On my next screen, I just have a shot of our Instant X-ray tool. This is a quick and easy way to get your portfolio saved on Morningstar.com, if you don't already have one. If you have entered your portfolio, one of the key questions is, if I'm looking at this, how do I know if that asset allocation is on track? Well, on this slide, I have a couple of benchmarks that you can think about if you want to check up on the appropriateness of your portfolio's asset allocation. I always say a good target-date fund geared toward someone in your same age band is a great quick and dirty way to check up on your portfolio's asset allocation. I also often refer Morningstar.com readers to Morningstar's Lifetime Allocation indexes, which are a product of Morningstar Investment Management. We've got the link on this slide.
If you are a young accumulator, you certainly want to have appropriately high equity allocation; but if you're someone getting close to retirement, you want to think about making sure that you have enough in your portfolio in the safe stuff. That's cash for many of us, and that may be some bond exposure, some high-quality bond exposure in that portfolio.

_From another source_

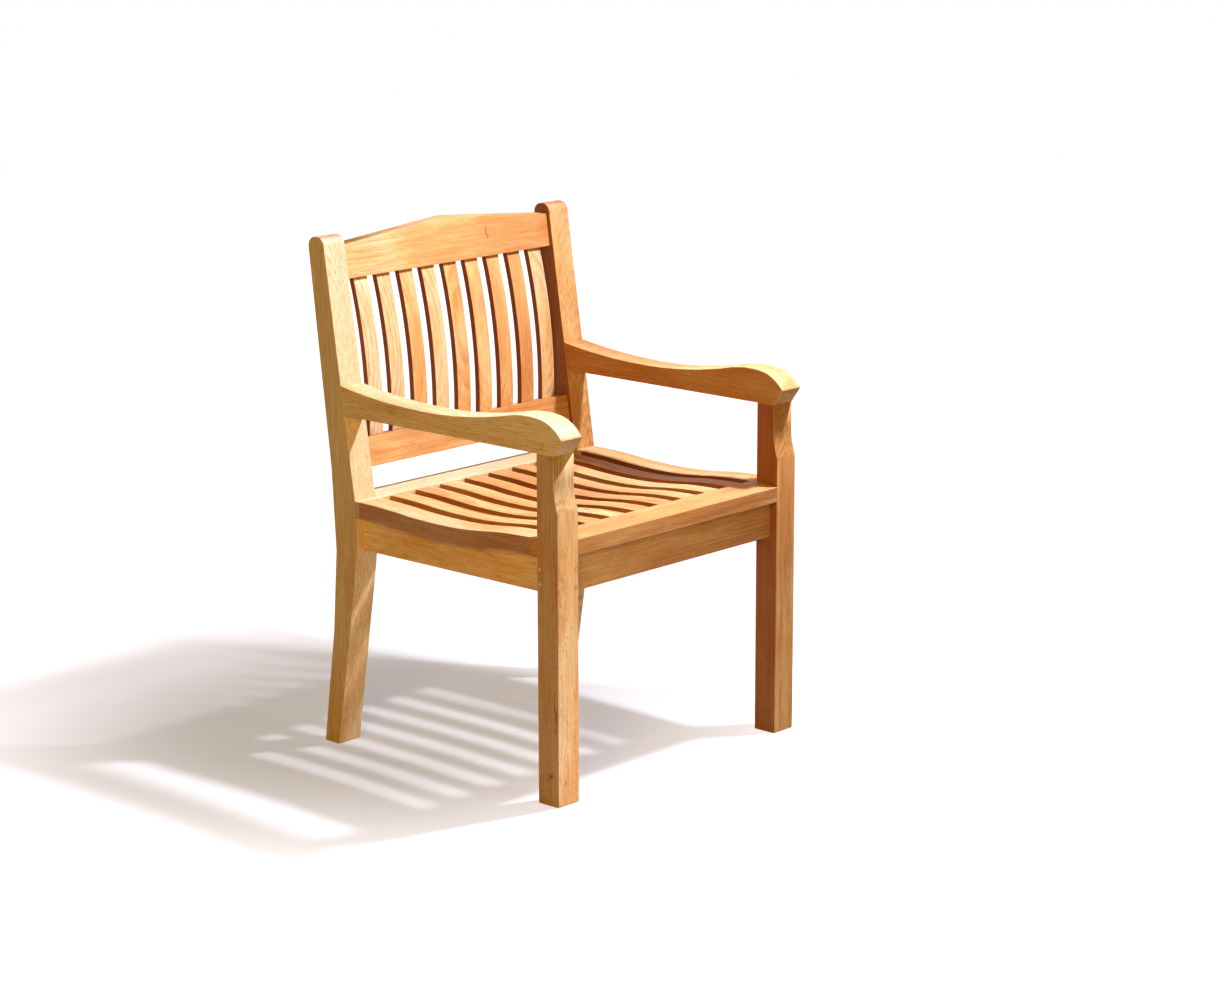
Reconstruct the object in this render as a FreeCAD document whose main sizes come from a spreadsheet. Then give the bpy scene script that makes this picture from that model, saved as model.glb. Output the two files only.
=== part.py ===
"""A teak garden armchair with a dished slatted seat and a bowed slatted back.

Lengths are in millimetres. The chair stands on z = 0 and faces -Y, +X is the
sitter's left, and the origin lies on the floor under the middle of the chair.
Heights are measured from the floor, and depths back from the front of the legs.
"""

import FreeCAD, Part
import math
import os

import Sketcher
from FreeCAD import Placement, Rotation, Vector

# Driving sizes: name, value, what it measures
SIZES = [
    ("overall_width", 600, "over the legs and arms"),
    ("overall_depth", 584, "from the noses of the arms to the top of the back"),
    ("fit", 0.2, "clearance all round a tenon, a slat end or a peg"),
    ("overrun", 8, "how far a cut runs past the wood"),
    ("edge_ease", 1.5, "chamfer along the arrises of legs, posts, arms and rails"),
    ("slat_ease", 1.5, "chamfer along the faces of slats and the bottoms of aprons"),
    ("foot_chamfer", 2.5, "chamfer round the bottom of each foot"),
    ("leg_width", 49, "front leg, rear post and arm, side to side"),
    ("leg_depth", 46, "front leg, front to back"),
    ("leg_cutback", 9, "how far the front of the leg steps back under the arm"),
    ("cove_bottom_height", 492, "crisp lower edge of the hollow in the leg"),
    ("cove_top_height", 541, "where the hollow runs out upright"),
    ("leg_tenon_length", 26, "tenon on the leg, up into the arm"),
    ("leg_tenon_thickness", 24, "tenon on the leg, side to side"),
    ("leg_tenon_shoulder", 5, "wood left before and behind the leg's tenon"),
    ("post_top_height", 884, "top of the rear post"),
    ("post_top_depth", 36, "rear post at its top, front to back"),
    ("post_top_round", 16.5, "rounding of the top of the post"),
    ("post_foot_depth", 36, "rear post at the floor, front to back"),
    ("post_foot_inset", 15, "back of the foot, forward of the top of the back"),
    ("rear_knee_height", 346.5, "bend of the post's rear edge"),
    ("rear_knee_inset", 62.5, "that bend, forward of the top of the back"),
    ("rear_knee_radius", 1140, "that bend's curve"),
    ("front_knee_height", 381.7, "bend of the post's front edge"),
    ("front_knee_radius", 420, "that bend's curve"),
    ("knee_depth", 48.4, "between the two bends, front to back"),
    ("arm_overhang", 10, "nose of the arm in front of the leg"),
    ("arm_underside_height", 585.5, "flat underside of the arm"),
    ("arm_nose_height", 612, "lower edge of the nose"),
    ("arm_nose_depth", 40, "where the nose runs into the crest"),
    ("arm_crest_depth", 66, "highest point of the arm"),
    ("arm_crest_height", 644, "height there"),
    ("arm_crest_radius", 200, "curve there"),
    ("arm_dip_depth", 298, "lowest point of the arm's top"),
    ("arm_dip_height", 618.8, "height there"),
    ("arm_rear_height", 635.6, "top of the arm at the post"),
    ("arm_tenon_length", 25, "tenon on the arm, back into the post"),
    ("arm_tenon_thickness", 24, "tenon on the arm, side to side"),
    ("arm_tenon_shoulder", 9, "wood left above and below the arm's tenon"),
    ("seat_thickness", 29, "rails of the seat"),
    ("seat_height", 445.5, "crown of the seat, at the back of its front rail"),
    ("seat_dip_depth", 265, "lowest point of the seat"),
    ("seat_dip", 12.7, "how far that point lies below the crown"),
    ("seat_rise", 7.6, "how far the rear rail of the seat lies above that point"),
    ("front_rail_depth", 60, "front rail of the seat, front to back"),
    ("front_rail_ease", 5, "rounding of the seat's front top edge"),
    ("side_rail_length", 400, "side rails of the seat, between the other two"),
    ("rear_rail_depth", 64, "rear rail of the seat, front to back"),
    ("ear_tenon_length", 6, "stub tenons of the side rails"),
    ("ear_tenon_thickness", 10, "their thickness"),
    ("ear_tenon_shoulder", 9, "wood left beside them"),
    ("seat_slats", 8, "number of seat slats"),
    ("seat_slat_width", 36, "seat slat, side to side"),
    ("seat_slat_thickness", 20, "seat slat, top to bottom"),
    ("seat_tenon_length", 15, "tenons of the seat slats"),
    ("seat_tenon_thickness", 10, "their thickness"),
    ("seat_tenon_shoulder", 4, "wood left beside them"),
    ("apron_depth", 51.8, "aprons, below the rails at the lowest point of the seat"),
    ("apron_thickness", 24, "aprons"),
    ("front_apron_inset", 16, "behind the front of the legs"),
    ("side_apron_inset", 18, "inside the outer face of the legs"),
    ("rear_apron_inset", 23, "behind the front of the seat's rear rail"),
    ("apron_tenon_length", 30, "tenons of the side aprons"),
    ("apron_tenon_thickness", 10, "tenons of all the aprons"),
    ("apron_tenon_shoulder", 9, "wood left above and below them"),
    ("lower_rail_gap", 49.1, "lower front edge of the back's lower rail, above the seat"),
    ("lower_rail_width", 51.5, "that rail, from edge to edge"),
    ("lower_rail_thickness", 28, "that rail, front to back"),
    ("lower_rail_inset", 8, "that rail, behind the front of the posts"),
    ("crest_bottom_height", 808.5, "lower front edge of the crest rail"),
    ("crest_end_height", 866.5, "top of the crest rail at the posts"),
    ("crest_peak_height", 888, "top of the crest rail in the middle"),
    ("crest_peak_round", 150, "easing of that peak"),
    ("crest_thickness", 24, "crest rail, front to back"),
    ("crest_inset", 6.5, "crest rail, behind the front of the posts"),
    ("back_tenon_length", 25, "tenons of the two rails of the back"),
    ("back_tenon_thickness", 10, "their thickness"),
    ("back_tenon_shoulder", 9, "wood left above and below them"),
    ("back_slats", 9, "number of back slats"),
    ("back_slat_width", 32, "back slat, side to side"),
    ("back_slat_thickness", 11, "back slat, front to back"),
    ("back_slat_bow", 10.5, "how far it bows forward between the rails"),
    ("back_slat_housing", 15, "how deep its ends go into the rails"),
    ("lower_setback", 11, "its face behind the face of the lower rail"),
    ("upper_setback", 6.5, "its face behind the face of the crest rail"),
    ("peg_diameter", 8, "pegs through the tenons"),
    ("peg_length", 32, "pegs through the tenons"),
    ("peg_edge", 6, "middle of a peg, past the shoulder of its joint"),
    ("upper_peg_rise", 43, "upper pegs above the bottom of the apron"),
    ("side_peg_rise", 18, "lower pegs of the side aprons, measured alike"),
    ("front_peg_rise", 12, "lower pegs of the front apron, measured alike"),
    ("leg_peg_edge", 11, "peg of the leg's tenon, forward of the leg's back"),
    ("leg_peg_rise", 12.5, "that peg above the arm's underside"),
    ("post_peg_rise", 17.5, "peg of the arm's tenon above the arm's underside"),
    ("key_length", 30, "loose tenons between the aprons and the seat"),
    ("key_thickness", 8, "their thickness"),
    ("key_height", 24, "half of it in the apron and half in the seat"),
    ("key_side", 150, "those of the front and rear aprons, off the middle"),
]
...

Also check your portfolio's style positioning. If you haven't done so recently, as this bull market has worn on, we've seen many portfolios tilting toward the growth side of the style box, because growth stocks have generally out performed. That's something to check up on. You can also check up on your portfolio sector allocations relative to the S&P 500. That's not to say you need to be right on top of a broad market benchmark when looking at your portfolio, but it's a good starting point, just to make sure that you're not making any big inadvertent bets in your portfolio.
Also, check up on your individual holdings using Morningstar's tools and research. If you're a Premium Member, you have access to our analyst reports. You can see are star ratings for our individual equities. If you are fund investor, you can see our Medalist ratings for the mutual funds and the ETFs that you own in your portfolio. Do a checkup on what you have in your portfolio already. That might help you determine positions that you need to add or otherwise address in your portfolio.